Since then there have been more than 450 weed bio types that have resistance to herbicides.

He said the first glyphosate-resistant weed was found in 1996 in Australia, and now there are 32 types of these weeds found in the world. Five of those weeds are found in Canada (four in Ontario) while 14 are in the United States.

Sikkema said the glyphosate-resistant weed problem moved 500 miles from the U.S. border to Quebec in a four-year period – 2010 to 2014.

The whole issue came about, he said, because producers became over-reliant on glyphosate for weed control.

Sikkema said there are practices producers can employ to try to control the glyphosate-resistant weed problem. They include:

  • Adding non-Roundup Ready crops to rotations, or adding an additional non-Roundup Ready crop to diversified crop rotations.
  • Applying multiple herbicide modes-of-action on every acre, every year.
  • Strategically incorporating some of the alternate/new technologies when they become available.
  • Including tillage at strategic points in diversified crop rotations.
  • Seeding a cover crop after winter wheat harvest to reduce weed emergence.
  • Inter-seeding a cover crop in corn to reduce weed emergence.
  • Making near-perfect weed control an objective in order to reduce weed seed return to the soil.

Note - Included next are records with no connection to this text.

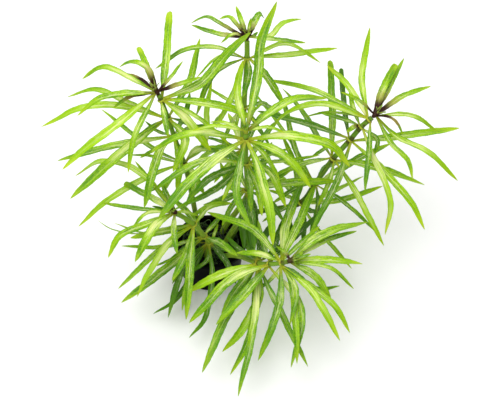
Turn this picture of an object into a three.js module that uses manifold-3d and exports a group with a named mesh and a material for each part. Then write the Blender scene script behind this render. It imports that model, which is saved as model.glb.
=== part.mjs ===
// A bunch of Pogostemon stellatus grown above water: six leafy shoots rooted in a small round pot.
// Millimetres, +Z up, origin at the middle of the pot's underside. The leaves are laid out as they are
// seen from in front and 45 degrees above.

import * as THREE from "three";
import { mergeVertices } from "three/addons/utils/BufferGeometryUtils.js";
import Module from "manifold-3d";

const wasm = await Module();
wasm.setup();

// The pot and what fills it. GAP is the clear space between neighbouring pieces, and HOLE_GAP the one
// round a stem where it leaves the growing medium.
const POT_HEIGHT = 28;
const POT_FOOT_RADIUS = 19.5;
const POT_MOUTH_RADIUS = 22.6;
const POT_WALL = 1.2;
const RIM_RADIUS = 24;
const RIM_HEIGHT = 3;
const MEDIUM_TOP = 25;
const MEDIUM_DOME = 1.6;
const DOME_SHOULDER = { across: 0.7, drop: 0.3 };
const ROOTED_DEPTH = 12;
const GAP = 0.35;
const HOLE_GAP = 1.4;
const POT_SIDES = 28;

// The line of sight in which the leaves are laid out
const SIGHT_ANGLE = Math.PI / 4;
const SIGHT_DISTANCE = 900;
const SIGHT_TARGET = new THREE.Vector3(26.3, 6, 60);
const TARGET_PIXEL = { across: 250, down: 200 };
const PIXEL = 0.65;

// Leaves, stems, the collars round them and the buds at their tops. A leaf's outline is the share of its
// greatest half width at each station, and its upper side is tilted towards the eye.
const ARCHED = { stations: [0, 0.36, 0.74], outline: [0.28, 1.02, 0.9] };
const WINDING = { stations: [0, 0.26, 0.54, 0.8], outline: [0.28, 0.94, 1.08, 0.8] };
const LEAF_KEEL = 0.55;
const LEAF_EDGE = 0.4;
const LEAF_TILT = 0.5;
const BLUNT_END = 0.5;
const STEM_SIDES = 7;
const STEM_STEP = 14;
const STEM_TAPER = 0.82;
const STEM_SAMPLES = 400;
const COLLAR_WALL = 1;
const COLLAR_HEIGHT = 2.2;
const COLLAR_SIDES = 6;
const COLLAR_BITE = 0.4;
const BUD_RADIUS = 1.8;
const BUD_HEIGHT = 5;
const BUD_SIDES = 6;
const BUD_BANDS = 4;
const BUD_BITE = 0.36;

// Points nearer than this are one point, and a facet that stands out less than FINEST is left out
const SAME_POINT = 1e-4;
const FINEST = 0.12;

const LOOKS = {
  pot: { color: 0x0e0f0e, roughness: 0.4 },
  medium: { color: 0x171a10, roughness: 0.9 },
  stem: { color: 0x6f8c2c, roughness: 0.5 },
  leaf: { color: 0x86b92c, roughness: 0.55 },
  crown: { color: 0x8fae3a, roughness: 0.55 },
};

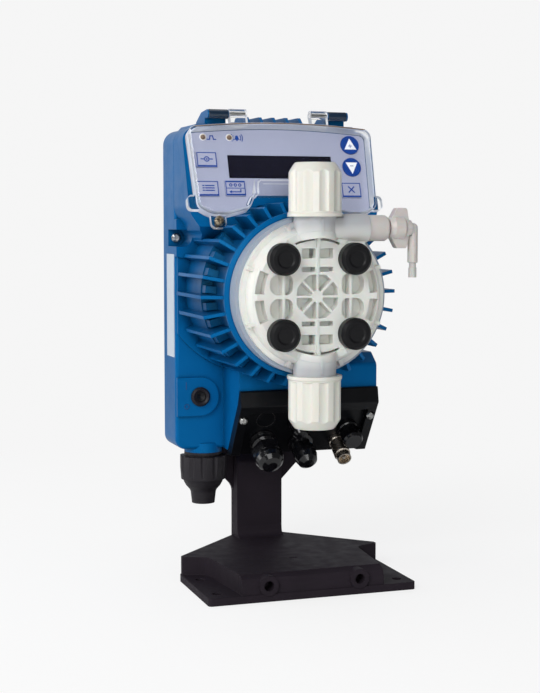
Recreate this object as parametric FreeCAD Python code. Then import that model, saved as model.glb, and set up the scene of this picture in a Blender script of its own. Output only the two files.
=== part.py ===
import FreeCAD, Part
import math
import os

# Solenoid diaphragm metering pump on a foot bracket.
# X runs to the right, Y from the front to the back, Z up, in millimetres.
# The origin is the centre of the four foot holes, on the underside of the foot.

# Housing
HOUSING_WIDTH = 107.0
HOUSING_BOTTOM = 68.5
HOUSING_TOP = 244.5
HOUSING_BACK = 78.0
SEAM_Y = 69.0
BOX_FRONT = 52.0
WALL = 3.0
BOTTOM_CORNER = 6.0
TOP_CORNER = 8.0
EDGE_ROUND = 2.0
SEAL_WIDTH = 1.4
SEAL_DEPTH = 0.8

# Sloping panel at the top of the housing; its own frame lies on the front of the clear cover
PANEL_LEAN = 18.9
PANEL_FOOT_Y = 15.0
PANEL_FOOT_Z = 204.8
COVER_DEPTH = 8.0
COVER_WALL = 1.6
COVER_HALF_WIDTH = 52.2
COVER_LOW_HALF_WIDTH = 50.4
COVER_LOW_U = -2.2
COVER_EDGE_R = 2.0
COVER_TOP = 42.8
COVER_ARCH = 47.2
LOBE_X = 38.8
LOBE_BOTTOM = -6.6
LOBE_HALF_WIDTH = 4.6
LOBE_RUN_X = 22.0
LOBE_RUN_U = -3.4
NOTCH_HALF_WIDTH = 18.0
NOTCH_TOP = 4.6
NOTCH_FRONT_HALF_WIDTH = 16.5
NOTCH_FRONT_TOP = 12.4
PANEL_WALL = 2.8
MEMBRANE_THICK = 0.6
MEMBRANE_MARGIN = COVER_WALL + 0.3
MODULE_BOTTOM = 181.0
MODULE_SIDE_BOTTOM = 199.0
COVER_SCREW_U = -9.4
COVER_SCREW_R = 2.1
COVER_SCREW_REACH = 7.5
COVER_CLEARANCE = 0.5
COVER_SWING = 30.0
EAR_HALF_WIDTH = 4.2
EAR_END_R = 3.4
EAR_THICK = 3.0
TAB_REACH = 55.0
TAB_BOTTOM = -3.0
TAB_TOP = 5.0
TAB_CORNER = 2.6
TAB_THICK = 4.0

# Front panel: places are across and up the sloping panel
DISPLAY = (-29.8, 29.4, 15.8, 28.9)
LED_R = 1.7
LED_PLACES = ((-42.3, 38.9), (-27.6, 38.9))
KEY_PLAY = 0.15
KEY_TRAVEL = 0.4
KEY_PROUD = 0.5
KEY_WIDTH = 11.4
KEY_HEIGHT = 8.8
KEY_ROUND_R = 5.3
KEY_STEM = 3.0
SQUARE_KEYS = {"cal": (-41.5, 26.0), "prog": (-42.0, 9.7), "mode": (-27.1, 10.0), "esc": (39.1, 9.4)}
ROUND_KEYS = {"up": (41.4, 35.7), "down": (41.0, 22.8)}
BOARD_GAP = 2.4
BOARD_THICK = 1.6
BOARD_HALF_WIDTH = 47.0
BOARD_LOW = 5.0
BOARD_HIGH = 41.6
PILLARS = ((-44.0, 17.8), (-44.0, 33.8), (44.0, 15.7))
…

Due to the event’s Christian theme, those attending were asked if it was responsible to rely on aggressive tillage for weed management, knowing that in many areas of the world the topsoil is less than 6 inches deep.

Sikkema warned producers to take extra care of top soils to keep ground productive enough to sustain life.

One question asked whether synthetic chemical herbicides should be preserved/protected for the benefit of future farmers and food production.

One attendee argued the products should be protected, saying chemicals always have a place in agriculture, but producers have to be responsible on how to apply them.

Sikkema’s personal opinion is that there are times when overuse of tillage creates more harm for the environment than the “judicious use of herbicides.”

Finally, they were asked if, as Christians, weed management practices should look different in comparison with global norms for agriculture.

Greg De Haan, of Hollandale, Minnesota, said over-application of Roundup has changed his operation, as waterhemp has taken over.

“I got my cultivator out again because I had to,” he said, adding that, even though he was applying according to label directions, others around him were not, and he’s also paying the price.

“Christians and non-Christians alike were not being as careful as they should have been and everyone is paying the price,” De Haan said. “Yes, there should be a difference, but it’s not as easy as you would think.”